Preprint 6: Hierarchical Modelling of

Facial Perceptions: A Secondary Analysis of Aggressiveness Ratings

Authors: Mark Adkins, Nataly Beribisky, Stefan Bonfield, and Linda Farmus

Abstract: The Psychological Science Accelerator’s (PSA) primary project tested for latent structure using exploratory factor analysis and confirmatory factor analysis but we decided to diverge from this approach and model individual traits separately. Our interest mainly was in examining the interplay between “stimulus ethnicity” and “stimulus sex” to discover how differing levels of these criterion differ across region, country, lab etc. While the necessary and prerequisite hierarchical structural information about each trait could certainly be found within the primary project’s dataset, we did not assume that any specific factor structure from the PSA’s primary analysis would necessarily hold, therefore we based our decision to model the data from each trait separately using a mixed model framework.

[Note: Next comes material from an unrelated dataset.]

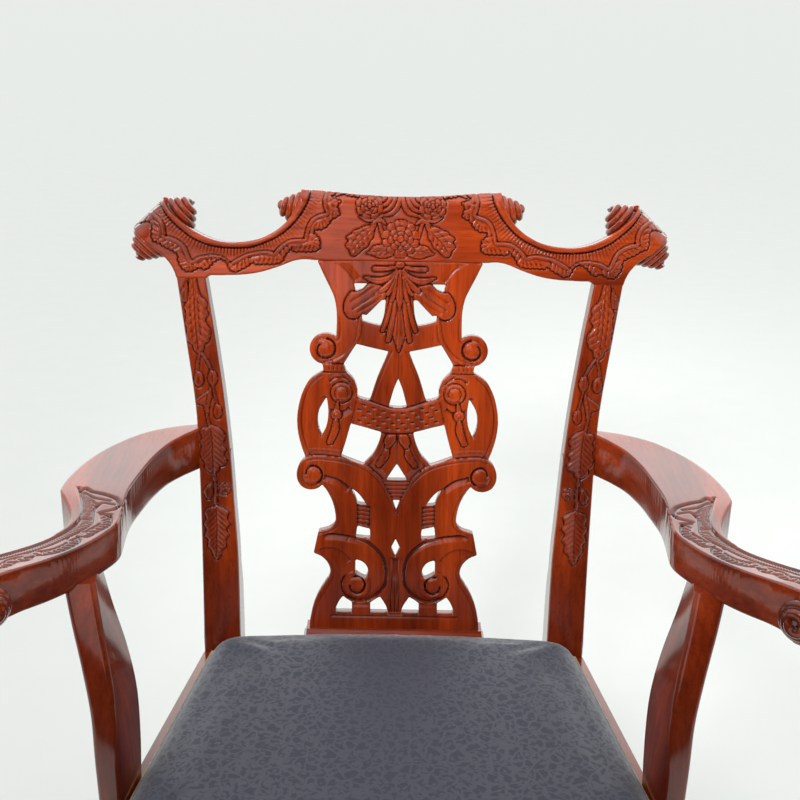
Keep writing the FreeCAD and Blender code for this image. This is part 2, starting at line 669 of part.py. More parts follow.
ARM_PLAN = [
    [(215, 37), (229, 37)],
    [(229, 37), (243, 22), (256, 0), (266, -33), (272, -69), (276, -102), (275.5, -130),
     (273, -157), (272.5, -175), (278, -192), (288, -212), (300, -232), (316, -253), (335, -273),
     (363, -301.5)],
    [(363, -301.5), (394, -270)],
    [(394, -270), (368, -244), (352, -229), (338, -214), (329, -200), (322.5, -184), (322, -166),
     (328, -147), (338, -126), (345, -112), (347, -98), (344, -72), (334, -35), (316, 0),
     (289, 31), (257, 49), (229, 58)],
    [(229, 58), (215, 58)],
    [(215, 58), (215, 37)],
]
ARM_SIDE = [
    [(62, 729), (40, 727.5), (0, 724), (-60, 720), (-110, 717), (-160, 713.5), (-210, 712),
     (-255, 714), (-279, 716)],
    [(-279, 716), (-335, 716)],
    [(-335, 716), (-335, 672)],
    [(-335, 672), (-290, 670), (-255, 669), (-206, 670), (-110, 671), (0, 674), (62, 677)],
    [(62, 677), (62, 729)],
]
ARM_ROLL_CENTRE = Vector(376, -288.5, 692)
ARM_ROLL_AXIS = Vector(-0.685, -0.728, 0)  # towards the inner end
SUPPORT_PATH = [  # height, x, y, half thickness, half depth, turn
    (412, 265.5, -262, 12, 26, 8.2), (462, 265.5, -262, 12.5, 28, 8.2),
    (515, 266, -258, 13, 31, 8.2), (560, 269, -249, 13.5, 31, 7), (600, 278, -237, 14, 30, 4),
    (640, 291, -222, 14.5, 28, -2), (674, 302, -206, 15, 27, -8),
]


def make_arms(post, side_rail, fixings):
    """Serpentine arms that end in a roll, on curved supports lapped over the side rails."""
    plank = board("arm_plank", ARM_PLAN, "dims.arm_blank_high", at_height(dim("arm_blank_z")))
    start = Placement(Vector(200, dim("back_root_y"), 0), SIDE_PLANE)
    shaped = common("arm_shaped", plank, extrusion("arm_side", ARM_SIDE, start, Vector(1, 0, 0), 230))
    axis = ARM_ROLL_AXIS.normalize()
    centre = ROOT + ARM_ROLL_CENTRE
    half = dim("arm_roll_long") / 2
    roll = rod("arm_roll", "dims.arm_roll_radius", "dims.arm_roll_long", centre - axis * half, axis)
    screws, dowels = fixings["arm"][0], fixings["dowel"][0]
    arm = cut("arm_solid", fuse("arm_blank", [shaped, roll]), [post] + screws + dowels)
    keep_pair("arm", arm)
    for label, sign in (("inner", 1), ("outer", -1)):
        name = "arm_%s_whorl" % label
        start = centre + axis * (sign * half)
        boss = whorl(name + "_boss", dim("arm_roll_radius") - 0.6, dim(name + "_long"), start, axis * sign)
        keep_pair(name, cut(name + "_solid", boss, [arm]))
    wires = []
    for z, x, y, half_x, half_y, turn in SUPPORT_PATH:
        wires.append(rounded_section(ROOT + Vector(x, y, z), half_x, half_y, 5, turn))
    curved = feature("support_loft", Part.makeLoft(wires, True, False))
    tools = [side_rail, arm] + fixings["laps"][0] + dowels
    keep_pair("arm_support", cut("support_solid", curved, tools))


# ---------------------------------------------------------------- glue blocks and fixings

def make_corner_blocks(fixings):
    """Braces glued and screwed into the four corners of the seat frame."""
    thick = dim("rail_thick")
    skew = thick * math.sqrt(1 + SIDE_SLOPE ** 2)
    edge = dim("front_half_wide") - dim("leg_block")
    joint_y = dim("leg_block") - dim("frame_deep")
    rail_y = 4 + thick - dim("frame_deep")
    blocks = fixings["blocks"][0]
    outline = closed([(178, rail_y), (edge, rail_y), (edge, joint_y),
                      (rail_outer_x(joint_y) - skew, joint_y), (rail_outer_x(-325) - skew, -325)])
    front = board("front_block", outline, "dims.front_corner_block_high", at_height(400))
    keep_pair("front_corner_block", cut("front_block_solid", front, [blocks[0], blocks[1]]))
    y = dim("post_front_y")
    outline = closed([(140, y), (rail_outer_x(y) - skew, y), (rail_outer_x(-62) - skew, -62),
                      (rail_outer_x(-62) - skew - 8, -62), (132, y - 8)])
    rear = board("rear_block", outline, "dims.rear_corner_block_high", at_height(399))
    keep_pair("rear_corner_block", cut("rear_block_solid", rear, [blocks[2], blocks[3]]))


# ---------------------------------------------------------------- drop-in seat

WEB_LONG_X = (-120, 0, 120)
WEB_CROSS_Y = (-110, -210, -310)
PAD_LEVELS = [(478, 0.5), (490, 4), (500, 16), (505, 45)]  # height, and how far in the pad's side is
CROWN_INSET = 105


def make_slip_seat():
    """Frame, webbing, foam, cover and dust sheet that lift out together."""
    gap = dim("slip_gap")
    inset = dim("lip_wide") + gap + dim("cover_thick")
    rear = SEAT_REAR_Y - dim("cover_thick")
    front = SEAT_FRONT_Y + dim("cover_thick")
    wide = dim("slip_frame_wide")
    low = dim("ledge_z") + dim("ledge_gap")
    top = low + dim("slip_frame_thick")

    def x_at(y, more=0.0):
        return rail_outer_x(y) - inset - more

    for name, y_a, y_b in (("seat_frame_rear", rear, rear - wide), ("seat_frame_front", front + wide, front)):
        runs = closed([(-x_at(y_a), y_a), (x_at(y_a), y_a), (x_at(y_b), y_b), (-x_at(y_b), y_b)])
        keep(name, board(name + "_board", runs, "dims.slip_frame_thick", at_height(low)))
    y_a, y_b = rear - wide, front + wide
    runs = closed([(x_at(y_a), y_a), (x_at(y_b), y_b), (x_at(y_b, wide), y_b), (x_at(y_a, wide), y_a)])
    right = board("seat_frame_side_board", runs, "dims.slip_frame_thick", at_height(low))
    keep_pair("seat_frame_side", right)

    strips = []
    web = dim("web_wide")
    margin = dim("web_margin")
    for i, x in enumerate(WEB_LONG_X):
        strips.append(box("web_long_%d" % i, (x - web / 2, ROOT.y + front + margin, top),
                          ("dims.web_wide", rear - front - 2 * margin, "dims.web_thick")))
    for i, y in enumerate(WEB_CROSS_Y):
        half = x_at(y + web / 2) - margin
        strips.append(box("web_cross_%d" % i, (-half, ROOT.y + y - web / 2, top + dim("web_thick")),
                          (2 * half, "dims.web_wide", "dims.web_thick")))
    webbing = doc.addObject("Part::Compound", "seat_webbing")
    webbing.Links = strips
    keep("seat_webbing", webbing)

    def loaf(levels):
        """A loft through inset trapezoids, for the foam and its cover."""
        wires = []
        for z, more in levels:
            a, b = rear - more, front + more
            points = [Vector(-x_at(a, more), a, z), Vector(x_at(a, more), a, z),
                      Vector(x_at(b, more), b, z), Vector(-x_at(b, more), b, z)]
            wires.append(Part.makePolygon([p + ROOT for p in points + points[:1]]))
        return Part.makeLoft(wires, True, True)

    pad_z = top + 2 * dim("web_thick") + 0.1
    skin = dim("cover_thick")
    crowned = PAD_LEVELS + [(dim("foam_crown_z"), CROWN_INSET)]
    foam = feature("foam_loaf", loaf([(pad_z, 0)] + crowned))
    keep("seat_foam", foam)
    outside = [(z + skin, more - skin) for z, more in crowned]
    outer = feature("cover_loaf", loaf([(low + 0.3, -skin)] + outside))
    well = feature("cover_well", loaf([(low - 5, 0), (pad_z, 0)]))
    keep("seat_cover", cut("cover_solid", outer, [well, foam]))
    sheet_runs = seat_outline(dim("lip_wide") + 24, rear - 16, front + 36)
    keep("seat_dust_sheet", board("dust_sheet", sheet_runs, "dims.dust_sheet_thick",
                                  at_height(low - dim("dust_sheet_thick") - 0.1)))


# ---------------------------------------------------------------- build

fixings = make_fixings()
splat = make_splat()
side_rail, seat_recess, side_tenons, front_tenon, rear_tenon = make_rails(fixings)
post_tools = [side_tenons[0], rear_tenon] + fixings["arm"][0] + fixings["plug"][0]
post, post_tenons = make_posts(post_tools)
crest = make_crest(splat, post_tenons)
make_back_whorls(crest)
make_shoe(splat)
leg = make_legs(seat_recess, [side_tenons[1], front_tenon])
make_knee_brackets(leg)
make_arms(post, side_rail, fixings)
make_corner_blocks(fixings)
make_slip_seat()
doc.recompute()

bad = [o.Name for o in doc.Objects if {"Invalid", "Error"} & set(o.State)]
for name, made in nodes.items():
    if made.Shape.isNull() or not made.Shape.isValid() or not made.Shape.Solids:
        bad.append(name)
if bad:
    raise RuntimeError("failed objects: %s" % bad)

os.makedirs("parts", exist_ok=True)
low = Vector(1e9, 1e9, 1e9)
high = Vector(-1e9, -1e9, -1e9)
for name, made in nodes.items():
    made.Shape.exportStep("parts/%s.step" % name)
    limits = made.Shape.BoundBox
    low = Vector(min(low.x, limits.XMin), min(low.y, limits.YMin), min(low.z, limits.ZMin))
    high = Vector(max(high.x, limits.XMax), max(high.y, limits.YMax), max(high.z, limits.ZMax))
    print(name, len(made.Shape.Solids), round(made.Shape.Volume / 1000, 1), "cm3")
print(len(nodes), "nodes; box", low, high)
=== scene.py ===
import math

import bpy
import numpy as np
from mathutils import Matrix, Vector
from mathutils.geometry import tessellate_polygon


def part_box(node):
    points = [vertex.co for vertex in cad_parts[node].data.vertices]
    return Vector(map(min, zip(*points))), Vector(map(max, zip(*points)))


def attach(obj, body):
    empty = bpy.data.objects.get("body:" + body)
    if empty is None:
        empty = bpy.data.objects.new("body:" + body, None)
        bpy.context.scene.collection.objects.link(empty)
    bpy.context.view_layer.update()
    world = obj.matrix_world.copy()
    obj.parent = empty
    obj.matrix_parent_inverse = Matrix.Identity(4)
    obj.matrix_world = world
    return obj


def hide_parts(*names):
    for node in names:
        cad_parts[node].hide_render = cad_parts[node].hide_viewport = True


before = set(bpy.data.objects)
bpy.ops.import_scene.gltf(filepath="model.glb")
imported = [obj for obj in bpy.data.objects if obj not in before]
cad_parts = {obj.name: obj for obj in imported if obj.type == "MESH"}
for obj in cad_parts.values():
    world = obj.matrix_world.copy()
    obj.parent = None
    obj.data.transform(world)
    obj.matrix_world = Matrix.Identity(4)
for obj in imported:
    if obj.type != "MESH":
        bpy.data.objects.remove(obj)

# Carved mahogany armchair. Carved faces are height fields in millimetres over the wood's own
# plane, and each is placed in the shared frame, in metres, when its mesh is made. On the back, x is
# across, s is up the raked plane and n is out of it. On the arms and seat, y is from the back's root.

MM = 0.001
RAKE = math.radians(10)
ROOT_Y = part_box("splat_shoe")[0].y + 7 * MM  # the back's raked plane passes here at ROOT_Z
ROOT_Z = 0.490
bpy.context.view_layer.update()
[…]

Preprint 7: Population diversity is

associated with trustworthiness impressions from faces

Authors: Jared Martin, Adrienne Wood, and DongWon Oh

Abstract: People infer a number of traits about others’ based simply on facial appearance. Even when inaccurate, face-based trait impressions can have important behavioral consequences including voting behavior and criminal sentencing. Thus, understanding how perceivers infer others’ traits is an important social and psychological issue. Recent evidence suggests that face-based trait impressions may vary by culture. In the present work, we attempt to understand cultural differences in face-based trait impressions. As part of the Psychological Science Accelerator’s Secondary Data Analysis Challenge, we report a set of pre-registered analyses testing how cultural differences in present-day diversity relate to a) 13 face-based trait impressions, b) sensitivity to physical features of the face, c) and the mental structure underlying trait impressions. We find that greater present-day diversity might be related to lower trustworthiness ratings, in particular. We discuss this finding in the context of other recent work and suggest further analysis of the mental structure of face-based trait impressions across cultures.

Preprint 8: The Facial Width-to-Height

Ratio (fWHR) and Perceived Dominance and Trustworthiness: Moderating Role of Social Identity Cues (Gender and Race) and Ecological Factor (Pathogen Prevalence)

Authors: Subramanya Prasad Chandrashekar

Abstract: People effortlessly form trait impressions from faces, and these impressions can affect a variety of important social and economic outcomes. Trait impressions based on facial features can be approximated to distinct dimensions: trustworthiness and dominance (Oosterhof & Todorov, 2008). One of the facial features, the facial width-to-height ratio (face ratio) is associated with the trait impressions. I tested whether social category (gender, race) of the target being perceived shapes the relationship between face ratio and perception of dominance and trustworthiness. In this preregistered study, using trait impression ratings of faces collected from 8800 participants across 44 countries, I employ mixed-effects analysis and report results on (1) the direct influence of social categories (gender and race) of the target on perceived dominance and trustworthiness, (2) the moderating role of social categories (gender and race) on the direct relationships between face ratio and perceived dominance and trustworthiness, and (3) the moderating role of pathogen prevalence on the direct relationships between face ratio and perceived dominance and trustworthiness.